Boston scaffolding deaths: the blame game

April 10th, 2006 by Julie Ferguson

Mourners gathered at funeral services on Saturday for the two Boston workers who were killed in last week’s scaffolding collapse. Meanwhile, the blame game is in full swing. The city of Boston is reviewing an analysis of the accident submitted by Macomber Builders, the company with overall project responsibility. The union representing one of the workers who was killed is conducting a separate investigation, and the city has appointed top engineering firm Simpson Gumpertz & Heger of Waltham to determine what caused 10 tons of steel to fall on Boylston Street, killing three. The scaffold manufacturer has already weighed in noting that a crane should have been attached to the scaffold while it was being dismantled. The news media has also been digging into the safety records for both companies. As usual, Jordan Barab offers some perspective on the issue. In one post, he talks about how OSHA has responsibility for inspections but is woefully understaffed, and in a follow-on post, he notes that the state is on a voluntary inspection program.

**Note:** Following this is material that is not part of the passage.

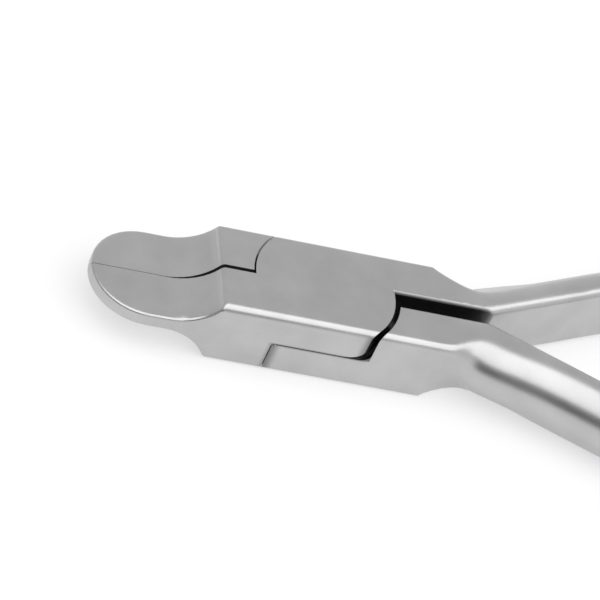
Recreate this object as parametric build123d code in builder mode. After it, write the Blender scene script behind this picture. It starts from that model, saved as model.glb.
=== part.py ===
# Orthodontic lap-joint pliers with thin, broad blade jaws.
# Three pieces: two forged halves, each the other turned over about the long axis, and a flush pivot rivet.
# Millimetres. The origin is on the pivot axis at the joint's flat underside. The closed jaws point
# to -X, the handles to +X, and the pivot axis is +Z.
from build123d import *
from math import acos, atan2, cos, degrees, hypot, radians, sin, sqrt, tan
import os

os.makedirs("parts", exist_ok=True)

# Joint box
joint_width = 13.0
joint_thickness = 8.5
shoulder_reach = 11.9  # from the pivot to the front shoulder
rear_reach = 13.45  # from the pivot to the corner where the box narrows
soft_edge_round = 1.0  # the box's long edges on each half's jaw side
crisp_edge_round = 0.6  # and on its handle side

# Lap
plate_radius = 8.3  # round ends of each lap plate
front_lap_gap = 0.22  # between a plate's front arc and the other half's jaw root
rear_lap_gap = 0.6  # between a plate's rear arc and the other half's handle root
lap_gap = 0.1  # between the two plates' sliding faces
front_edge_round = 0.4  # lower edges of a plate's round ends
rear_edge_round = 1.4
front_corner_round = 0.25  # inside corners of the recess that the other plate turns in
rear_corner_round = 1.0

# Jaws
jaw_reach = 26.5  # from the pivot to the tip
blade_thickness = 1.8
sweep_radius = 6.3  # hollow-ground sweep from shoulder to blade
shoulder_round = 0.8  # rolls the sweep over into the box's face
shoulder_angle = 12.0  # left where the two meet
bite_gap = 0.06  # between the closed biting faces
relief_gap = 0.5  # between the jaw roots, behind the bite
relief_start = 18.0  # from the pivot, where the relief begins to open
relief_full = 12.5  # from the pivot, where it has its full gap
blade_edge_round = 0.35  # also runs over the shoulder's edges

# Neck, from the box's rear corner to the end of the slot between the handle roots
neck_length = 7.15
slot_half_width = 0.95  # from the middle line to a handle root's inner wall
slot_edge_round = 0.45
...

On first blush, it would appear that workers compensation would come into play for any spouses and dependent children of the two deceased workers – the bar for piercing the exclusive remedy provision is very high, and would generally require willful intent to cause injury on the part of the employer. It’s no surprise that the equipment maker was quick to offer an analysis – one of the first places that insurers would look is for any equipment failure so that insurance claims could be subrogated. The deceased passer-by is not beholden by workers comp laws so there would be no restriction on survivors filing suit. Confined Space has something to say about these economics, too.
While all the insurance and legal matters are being disputed, more workers are at risk. Last year, we wrote about the fact that, on average, three construction workers die on the job every day and, as this analysis of N.Y. construction accidents indicates, scaffolding and fall prevention are some of the most frequent sources of violations. Maybe it’s about time we rethought the issue of inspections.